▽
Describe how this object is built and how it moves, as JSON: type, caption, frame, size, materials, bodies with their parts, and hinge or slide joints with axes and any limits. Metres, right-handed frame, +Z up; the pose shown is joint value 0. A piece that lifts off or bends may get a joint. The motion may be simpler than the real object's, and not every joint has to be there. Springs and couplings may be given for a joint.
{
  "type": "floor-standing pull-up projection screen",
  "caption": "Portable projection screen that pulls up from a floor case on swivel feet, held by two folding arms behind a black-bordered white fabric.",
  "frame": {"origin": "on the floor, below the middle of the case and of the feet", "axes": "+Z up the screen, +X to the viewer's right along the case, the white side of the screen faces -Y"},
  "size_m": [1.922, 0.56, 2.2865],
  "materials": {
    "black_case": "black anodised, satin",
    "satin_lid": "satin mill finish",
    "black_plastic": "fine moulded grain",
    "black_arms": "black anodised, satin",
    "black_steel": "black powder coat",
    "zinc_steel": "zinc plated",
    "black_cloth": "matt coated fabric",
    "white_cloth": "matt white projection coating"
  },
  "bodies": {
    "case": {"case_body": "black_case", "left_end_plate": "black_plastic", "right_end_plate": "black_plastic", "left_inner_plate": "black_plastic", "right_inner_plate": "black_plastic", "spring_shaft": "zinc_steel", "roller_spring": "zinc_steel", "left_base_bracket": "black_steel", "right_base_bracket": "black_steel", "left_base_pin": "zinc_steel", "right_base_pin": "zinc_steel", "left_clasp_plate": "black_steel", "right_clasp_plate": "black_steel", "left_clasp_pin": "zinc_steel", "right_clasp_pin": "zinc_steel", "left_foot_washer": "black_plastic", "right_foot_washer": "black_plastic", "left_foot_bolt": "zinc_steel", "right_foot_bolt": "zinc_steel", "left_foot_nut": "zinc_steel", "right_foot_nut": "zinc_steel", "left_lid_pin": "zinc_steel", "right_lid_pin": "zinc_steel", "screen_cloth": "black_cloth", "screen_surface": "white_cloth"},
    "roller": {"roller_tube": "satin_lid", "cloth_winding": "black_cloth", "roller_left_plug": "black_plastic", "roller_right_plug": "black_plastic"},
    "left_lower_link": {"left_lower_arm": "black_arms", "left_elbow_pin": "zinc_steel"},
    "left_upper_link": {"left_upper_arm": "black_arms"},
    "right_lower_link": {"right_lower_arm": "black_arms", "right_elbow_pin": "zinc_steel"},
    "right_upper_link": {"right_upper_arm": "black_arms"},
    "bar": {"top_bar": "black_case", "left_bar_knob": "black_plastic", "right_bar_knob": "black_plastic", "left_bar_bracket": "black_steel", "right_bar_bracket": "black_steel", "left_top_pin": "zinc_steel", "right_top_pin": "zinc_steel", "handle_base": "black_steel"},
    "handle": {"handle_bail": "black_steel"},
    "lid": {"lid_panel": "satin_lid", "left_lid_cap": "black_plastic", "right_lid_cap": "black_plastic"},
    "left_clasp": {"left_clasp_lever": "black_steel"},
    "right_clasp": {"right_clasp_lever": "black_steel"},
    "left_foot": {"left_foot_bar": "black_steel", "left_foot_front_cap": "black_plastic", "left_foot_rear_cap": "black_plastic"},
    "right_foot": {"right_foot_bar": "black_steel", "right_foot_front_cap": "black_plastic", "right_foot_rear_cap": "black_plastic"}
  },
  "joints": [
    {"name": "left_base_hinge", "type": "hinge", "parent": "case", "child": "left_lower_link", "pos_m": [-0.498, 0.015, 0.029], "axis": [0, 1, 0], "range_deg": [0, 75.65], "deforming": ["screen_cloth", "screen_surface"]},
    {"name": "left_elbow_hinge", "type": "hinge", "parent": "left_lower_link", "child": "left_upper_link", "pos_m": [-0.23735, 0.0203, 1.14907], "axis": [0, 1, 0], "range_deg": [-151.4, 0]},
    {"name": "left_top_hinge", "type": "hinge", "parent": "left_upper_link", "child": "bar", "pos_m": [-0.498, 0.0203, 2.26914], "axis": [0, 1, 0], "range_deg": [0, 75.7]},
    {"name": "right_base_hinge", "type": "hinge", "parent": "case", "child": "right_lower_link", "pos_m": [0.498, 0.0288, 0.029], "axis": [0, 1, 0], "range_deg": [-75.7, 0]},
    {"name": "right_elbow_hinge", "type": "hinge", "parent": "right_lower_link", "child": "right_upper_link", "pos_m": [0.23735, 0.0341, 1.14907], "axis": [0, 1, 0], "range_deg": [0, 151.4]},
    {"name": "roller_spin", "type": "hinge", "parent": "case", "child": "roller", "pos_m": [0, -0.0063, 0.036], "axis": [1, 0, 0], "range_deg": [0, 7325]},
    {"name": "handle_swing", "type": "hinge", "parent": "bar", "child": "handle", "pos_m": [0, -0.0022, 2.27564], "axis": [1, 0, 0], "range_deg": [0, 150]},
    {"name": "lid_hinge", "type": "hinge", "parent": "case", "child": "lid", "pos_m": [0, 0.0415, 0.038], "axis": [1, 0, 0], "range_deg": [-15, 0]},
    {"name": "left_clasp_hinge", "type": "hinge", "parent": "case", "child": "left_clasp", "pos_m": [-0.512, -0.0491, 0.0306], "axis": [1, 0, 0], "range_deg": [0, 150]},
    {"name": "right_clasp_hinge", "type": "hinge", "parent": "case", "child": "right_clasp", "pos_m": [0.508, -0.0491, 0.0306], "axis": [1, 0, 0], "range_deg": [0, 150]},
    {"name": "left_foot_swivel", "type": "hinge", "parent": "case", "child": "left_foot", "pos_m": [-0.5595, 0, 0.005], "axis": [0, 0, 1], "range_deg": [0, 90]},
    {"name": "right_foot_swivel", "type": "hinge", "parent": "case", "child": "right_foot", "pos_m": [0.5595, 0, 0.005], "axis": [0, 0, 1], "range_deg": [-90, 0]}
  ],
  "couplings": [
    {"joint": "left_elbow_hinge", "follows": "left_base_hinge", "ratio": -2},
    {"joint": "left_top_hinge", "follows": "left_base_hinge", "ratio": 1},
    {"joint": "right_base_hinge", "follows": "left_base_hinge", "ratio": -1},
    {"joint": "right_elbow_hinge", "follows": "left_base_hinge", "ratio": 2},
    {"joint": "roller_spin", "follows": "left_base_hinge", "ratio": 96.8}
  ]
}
△
Copy out all lines from the material above that contain the string "bodies".

Describe how this object is built and how it moves, as JSON: type, caption, frame, size, materials, bodies with their parts, and hinge or slide joints with axes and any limits. Metres, right-handed frame, +Z up; the pose shown is joint value 0. A piece that lifts off or bends may get a joint. The motion may be simpler than the real object's, and not every joint has to be there. Springs and couplings may be given for a joint.
  "bodies": {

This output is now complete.